Of that amount, according to the Free Press’s Madelaine Rowley (“A $20 Billion Slush Fund — Paid by You to Progressive Nonprofits,” March 4), $20 billion went to nine nonprofits heavily staffed and run by veterans of the Obama and Biden administrations at very generous salaries, between the 2024 election and Trump’s taking office. One former EPA official likened that to “tossing gold bars off the Titanic.”

But, writes Cass, “most intractable problems in government are hard problems,” and they involve much more than just choosing policy. They involve reforming processes and making painful tradeoffs. One hundred billion dollars in improper government payments a year, for instance, is a huge amount of money, but those improper payments do not happen because there is a large lobby in favor of them, but, in part, because there is a tradeoff between preventing fraud and ensuring that citizens receive the payments to which they are entitled in a timely fashion. In short, it cannot be solved by just doing the opposite of whatever has been done before.

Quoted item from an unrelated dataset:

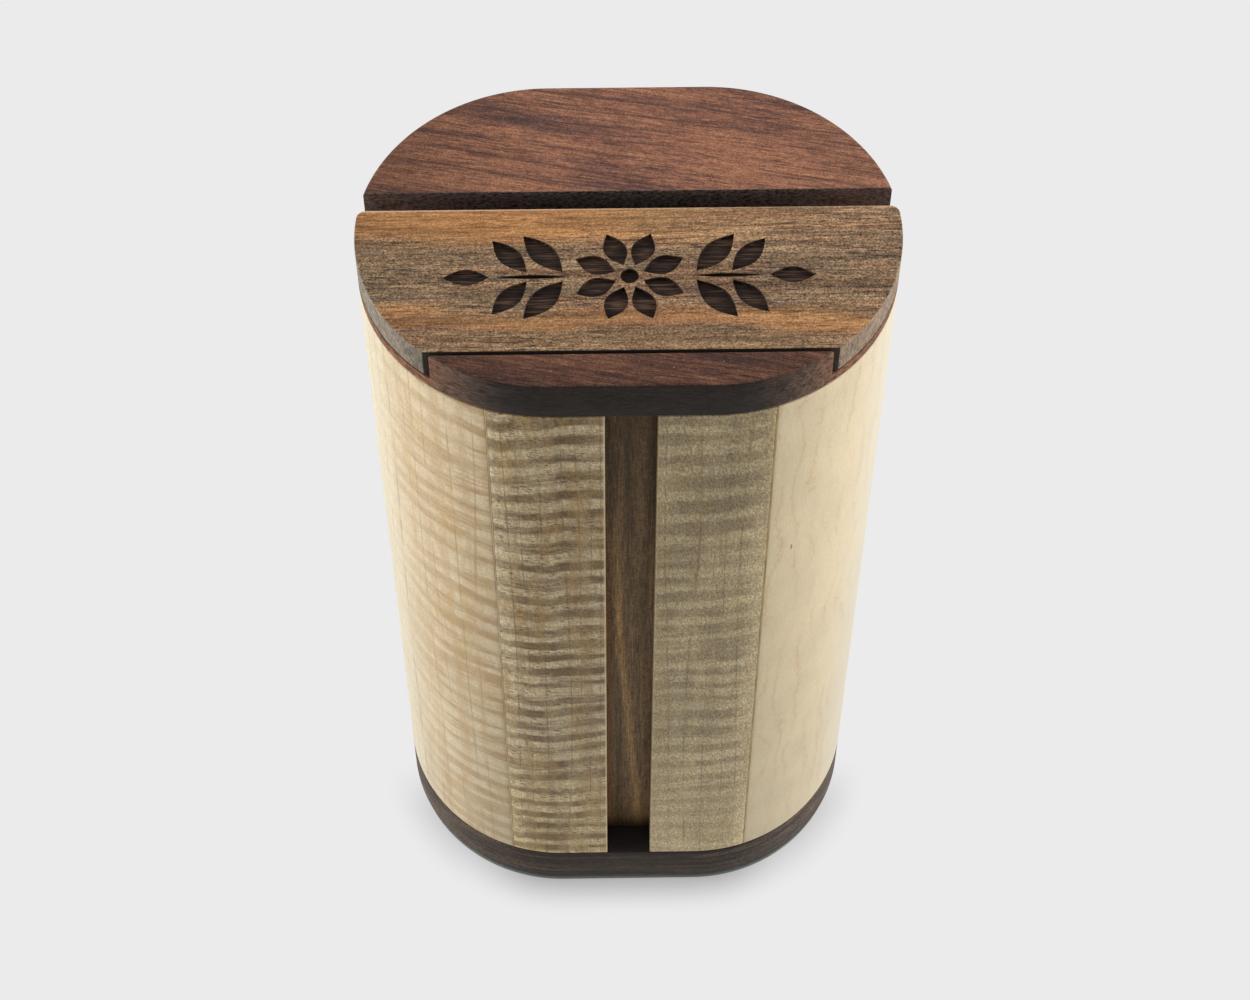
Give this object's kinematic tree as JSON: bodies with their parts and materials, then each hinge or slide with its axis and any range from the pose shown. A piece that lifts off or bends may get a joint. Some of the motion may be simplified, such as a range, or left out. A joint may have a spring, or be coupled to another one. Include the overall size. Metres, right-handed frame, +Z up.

Cass gives a good example of a case in which across-the-board edicts have likely made government less efficient rather than more so: the DOGE edict to fire all government employees with “provisional” status. Those are sure to be the youngest and more recently hired. But the youngest cohort of workers are also the most likely to have experience working with artificial intelligence.

The problem, Cass suggests, is that neither Elon Musk or the “young Turks” he has hired to assist him, many of them barely out of their teens, have the wisdom to distinguish between the easy and the hard questions.

Wisdom would dictate not trying to do everything at once, and without proper study or balance. The question is whether Elon Musk is having too much fun to heed that sage advice.